A great Rohmer "moral tale" in which all the action is cerebral: My Night at Maud's

Eric Rhomer's 1969 film, My Night at Maud's, is unmistakably in Rohmer's style, quintessentially French, and still a really great movie though by no means for all viewers. The movie, centered on a 34-year-old engineer, Jean-Marie (Jean-Marie Trintagnant) living quietly and alone in the mountain city of Cleremont. He's a practicing if not quite devout Catholic, and at the outset we see him in church where he espies a beautiful young congregant and thinks that someday he will marry her. Shortly after, he runs into a friend from childhood now working as a philosophy prof in a local university. Over coffee, the 2, in their very French manner, engage in a lengthy conversation about Pascal and religious faith; J-M says that as a believer he cannot and engage in casual sex, nor has he ever - though he has had several long relationships w/ women whom he loved, but these relationships dissolved. We can see by this point that this will be no action-packed film - though it is full of intellectual action and intelligent, adult discussion about love and sex and family and religion. The pfor friend takes J-M to meet a young divorcee whom he has occasionally dated - the eponymous Maud - the long threesome dinner-date at Maud's place becomes increasingly tense and odd, especially when the prof rather abruptly leaves and Maud invites J-M to spend the night (rather than drive home in a snow storm). Reluctantly, he agrees; the night is full of moral challenges, as he refuses M's advances and invitations and spends an extremely uncomfortable night wrapped in a blanket. Further incidents ensue, which I will not divulge - but suffice to say that there are a few interesting twists as the movie builds toward its final scene, several years down the road. Rohmer calls this the 3rd of his so-called "moral tales," and I guess this one is a test of a man's struggle to live up to his ethical beliefs - without being a prude or a monk.
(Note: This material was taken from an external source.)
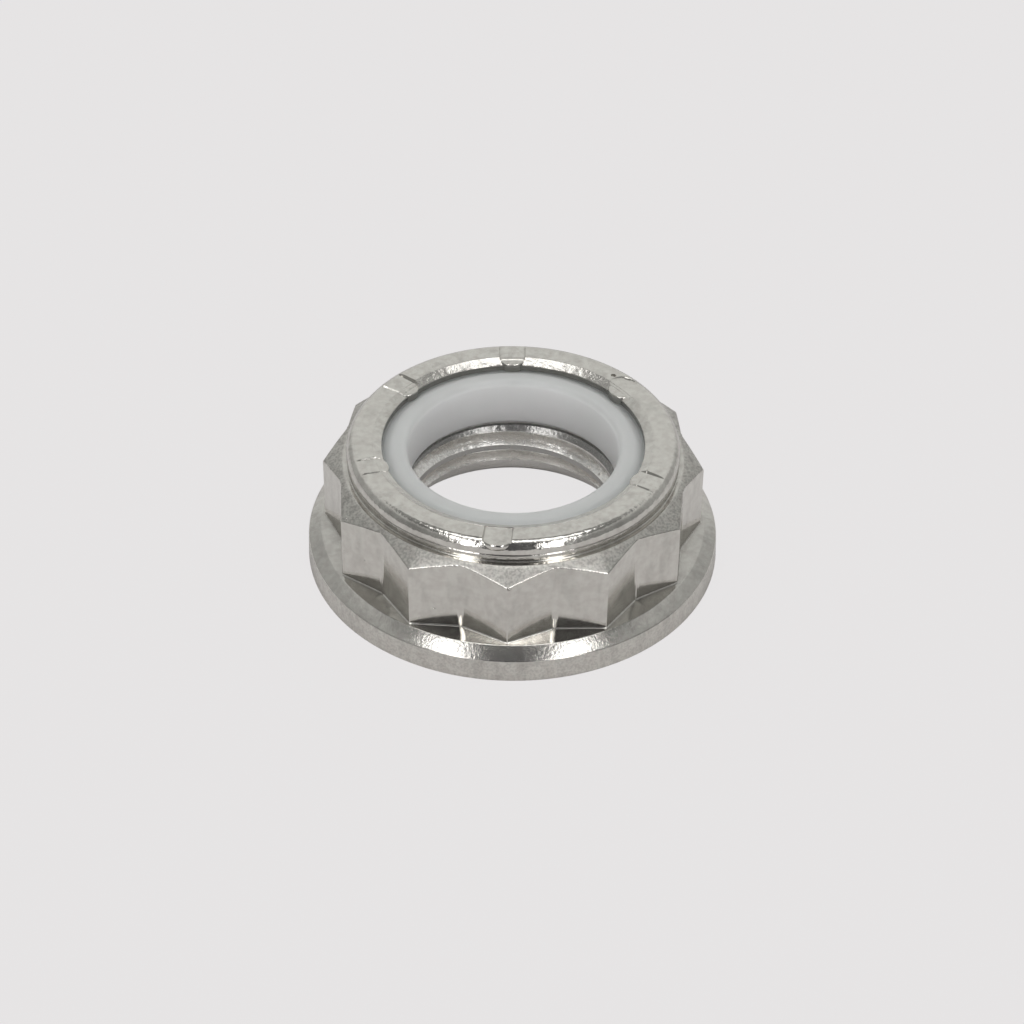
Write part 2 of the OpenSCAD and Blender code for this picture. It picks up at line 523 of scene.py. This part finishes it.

The film has a slight echo of the first of the "moral tales," The Bakery Girl from Monceau, a Rohmer short from 1963, in which a law student falls in love with a beautiful girl he sees on the street but knows nothing about - as does Jean-Marie in My Night at Maud's - though in the Bakery Girl the moral dilemma is not as acute or profound, just a question of should he ditch a less promising relationship when his dream-girl becomes available (that's just young love in action, not a moral crisis).